LION KING comes in second… with $1.5 billion
Jon Favreau had been working for many years on his CG-animated The Lion King, although for the longest time many thought it was going to be “live action.” (I haven’t seen it, so I shouldn’t really comment on that.) But most people assumed it was going to be a hit because the original 1994 animated movie made $422.7 million in 1994 dollars i.e. it took a lot more people seeing a movie back then to make that amount then now with $20+ ticket prices. In fact, when you look at the ratios, the new version making only $87.8 million than the original (so far) is somewhat disappointing. Fortunately, The Lion King made another BILLION overseas, so yeah, Disney execs are getting another big bonus this year and Favreau can write his own ticket. (Hopefully that will mean a $100 million Chef sequel.)
ALADDIN and JOHN WICK CHAPTER 3 helped save the summer
While Avengers: Endgamewas making all of the money, other movies were opening and not making much of a mark until the third weekend of May when Keanu Reeves returned as the vengeful assassin John Wick in John Wick Chapter 3: Parabellum. Despite the odd subtitle, fans of the franchise, which never had an installment make more than $100 million, rushed out opening weekend to the tune of almost $57 million. That was more than EVERY other non-Disney release except for Sony’s Spider-Man: Far from Home, which is saying a lot, but maybe more about the summer’s weaker offerings, which I cover below.
Aladdin also proved to be quite a coup, not just for Disney, who had three bigger movies this year, but for the movie’s star Will Smith, its director Guy Ritchie, and fine, for Disney as well. It opened over Memorial Day weekend, a holiday weekend in which Disney had just two semi-hits with Pirates of the Caribbean: At World’s End (2007) and last year’s Solo: A Star Wars Story, but the latter was a disappointment relative to the rest of the new “Star Wars” releases. I’m not sure anyone (including me) thought that Aladdin could come anywhere close to those, but in fact, it ended up with $116.8 million, the fifth best opening on the holiday. Unlike the four higher Memorial Day openers, Aladdin managed to stick around, grossing $353.8 million domestically, which is in fact better than every other Memorial Day release to date. Read that last part again, because it’s even more stunning than Keanu Reeves. In a day when movies come out and do huge business opening weekend and then quickly disappear, Aladdinjust kept bringing in more and more business showing that audiences liked it more than critics. The movie also became one of Disney’s FOUR movies to gross a billion worldwide, so yeah, they’re thinking of how to make a sequel. Also, it made $136.5 million more domestically than the 1992 movie, a better margin than The Lion Kingover its source material.
Instead of just picking out every movie that disappointed – because there were a LOT — I’m going to pinpoint three particularly bad weekends in late May and early June where we saw four movies that should have been sure-things based on previous movies FLOP.

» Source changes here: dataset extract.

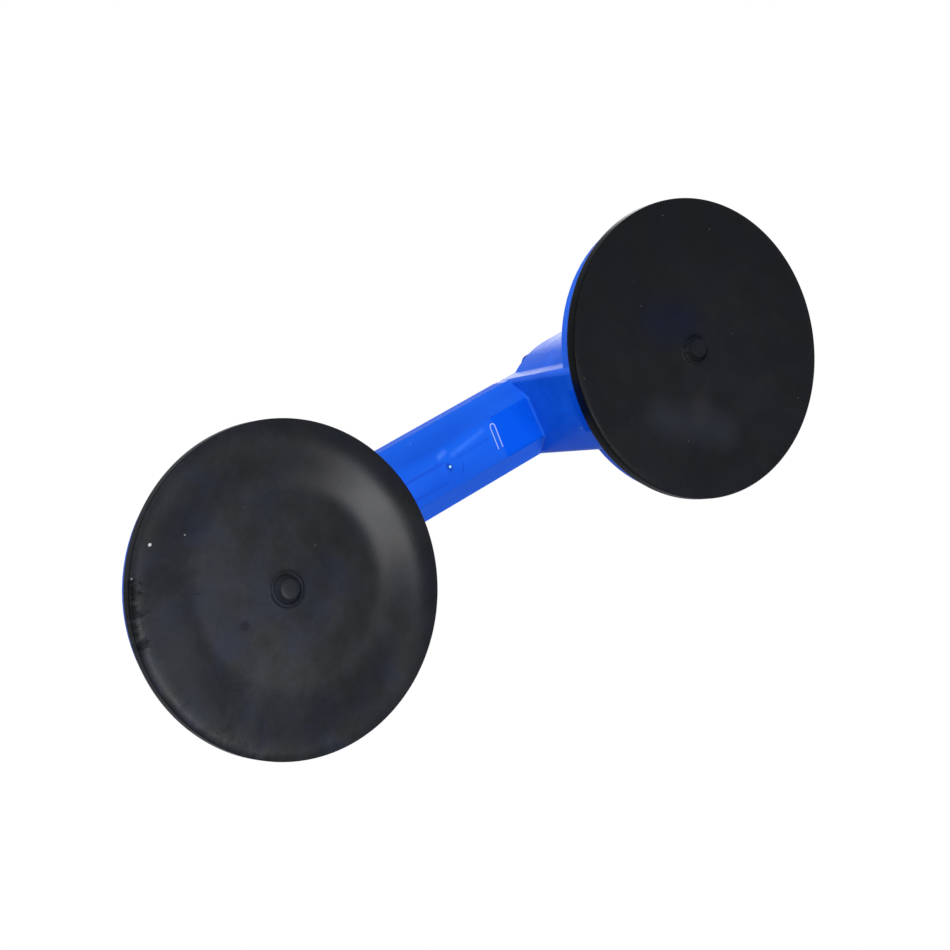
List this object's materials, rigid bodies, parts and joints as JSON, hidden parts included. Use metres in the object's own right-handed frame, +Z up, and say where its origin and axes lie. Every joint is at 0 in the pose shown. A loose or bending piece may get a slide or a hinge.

Once Avengers: Endgame had been out for a few weeks, there was room for other movies to bring in business, but other than John Wick Chapter 3 and Aladdin, audiences just weren’t interested.
Warner Bros. and Legendary Pictures’ 2015 Godzilla movie made $200 million domestically after a $93 million opening so the late May release Godzilla: King of the Monsters should have been a strong tentpole for the franchise that continues with March’s Godzilla vs. King Kong. Its terrible $47 million opening weekend was barely more than the $44 million opening of Roland Emmerich’s Godzilla twenty years ago, and it barely crossed the $100 million mark domestically, although that was less than the 1998 movie’s $136 million gross. Think about that. A 2019 “Godzilla” movie opened with just $3 million more than a movie in 1998 despite there being 21 years of ticket price inflation. Some thought that it was the five years between movies that killed any interested in seeing the new movie directed by Michael Dougherty. Maybe that was the case, but Negative Nelly critics didn’t help, which is a shame since at least I enjoyed it as a lifelong Godzilla fan.

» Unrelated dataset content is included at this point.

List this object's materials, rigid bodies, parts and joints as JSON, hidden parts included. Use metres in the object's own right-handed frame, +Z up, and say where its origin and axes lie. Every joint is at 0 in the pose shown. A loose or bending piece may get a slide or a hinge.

Hollywood had barely recovered from that weak late May weekend (where both Rocketmanand Ma also did less than expected) when June kicked off with the one-two punch of Universal’s animated sequel The Secret Life of Pets 2 and Fox’s final mutant venture, X-Men: Dark Phoenix, which would also be the first Fox movie released by new owner Walt Disney Pictures. The Secret Life of Pets sequel opened with just $46.6 million, less than half its predecessor’s record-setting opening for an original animated movie. That was better than Dark Phoenix, which plagued by bad reviews and buzz, opened with just $32 million, which was almost as bad (but not quite) as Fox’s disastrous Fantastic Fourremake in 2015. So yeah, things weren’t great for Disney in that respect, since their $73 billion dollar acquisition of Fox was not paying off right away, but hey, Marvel got the X-Men and FF back under its fold, so does it really matter? Secret Life of Pets 2 ended up in the top 10 for the summer, but below John Wick: Chapter 3, and Dark Phoenix? It grossed $65.8 million domestically (and about $186 million overseas). I have a feeling that its global gross didn’t even cover the cost of production, so it is indeed a bonafide BOMB. Even Godzilla: King of the Monsters made twice that worldwide.

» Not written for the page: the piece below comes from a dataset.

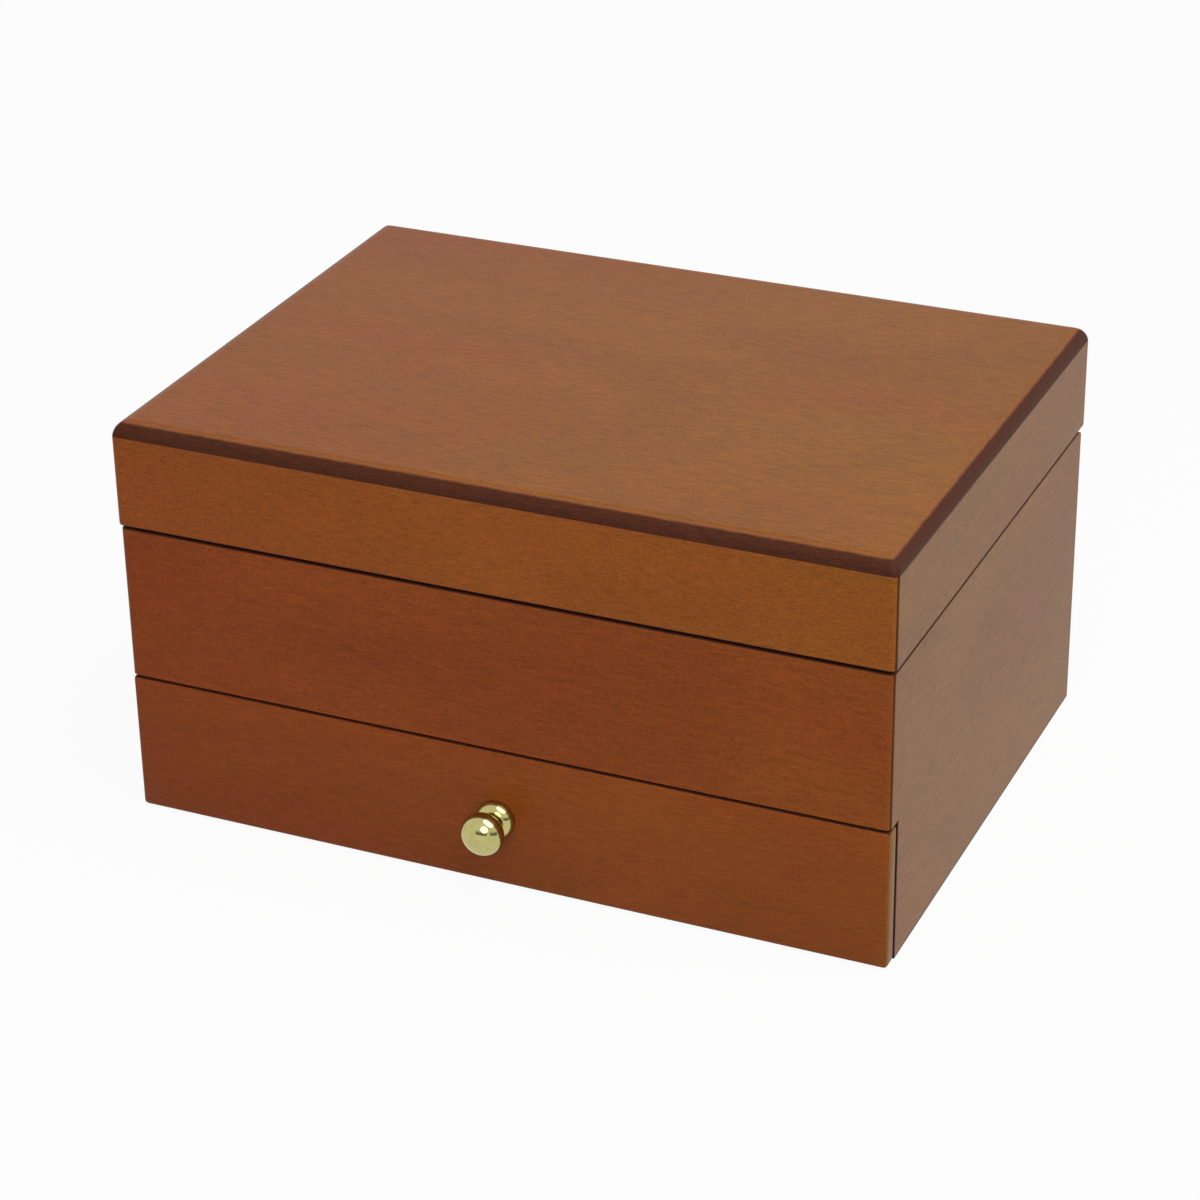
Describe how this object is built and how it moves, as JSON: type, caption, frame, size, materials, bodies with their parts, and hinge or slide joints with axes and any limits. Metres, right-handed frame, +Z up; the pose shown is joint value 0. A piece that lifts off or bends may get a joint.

One week later, Sony also got waylaid by the summer’s “sequelitis” by trying their hand at a spin-off of a popular Will Smith franchise, pairing Thor: Ragnarok’s Chris Hemsworth and Tessa Thompson for Men in Black International. It seemed like a good idea on paper even if neither actor had as big a hit as their Marvel movies (which included Avengers: Endgamejust over a month earlier). The movie opened with around $30 million, not great, and made less than $80 million domestically. As with most movies, overseas helped with $173 million but making $253 million globally with a $110 million production budget? Also not great. It’s barely profitable and that’s not even including the money spent on marketing. Maybe Sony will rethink what to do with this franchise or go back to the original idea of crossing it with 22 Jump Street, but this movie was quickly forgotten, especially once Spider-Man: Far from Home came along.
Studio of the Summer
Most summers, I try to pick out a single studio to spotlight every summer that delivered a box office performance above and beyond. Going with Disney would be too easy, so I’m picking Lionsgate. Between the success of John Wick Chapter 3 and the late-summer hits Scary Stories to Tell in the Dark and this past weekend’s Angel Has Fallen, Lionsgate had one of its best summers in a long time, and it seems to have found its footing in terms of tentpoles that don’t have to cost a ton of money. And they didn’t have to be based on Y.A. books either!
That’s it for this summer. I’ll be back to the normal Box Office Preview next Wednesday, talking about New Line’s It: Chapter Two, and we’re officially into the Fall!
There were a lot of big releases in the month before and after summer
I saw READY OR NOT yesterday and was surprised — and pleased — to hear the Fox fanfare and see the Fox Searchlight logo. Wonder how much longer that will last, before Disney pulls the plug on the division (and on violent, profane, R-rated movies like this). The heroine lighting up a cigarette would not be allowed in a Disney movie.
Also of note: Tarantino’s latest became a hit despite not being a sequel, a prequel, a remake or a knock-off of something we’ve seen before. Maybe people were hungry for something original.
ONCE UPON/HOLLYWOOD was the summer’s only movie to pass $100M without being a sequel, a remake or part of a franchise.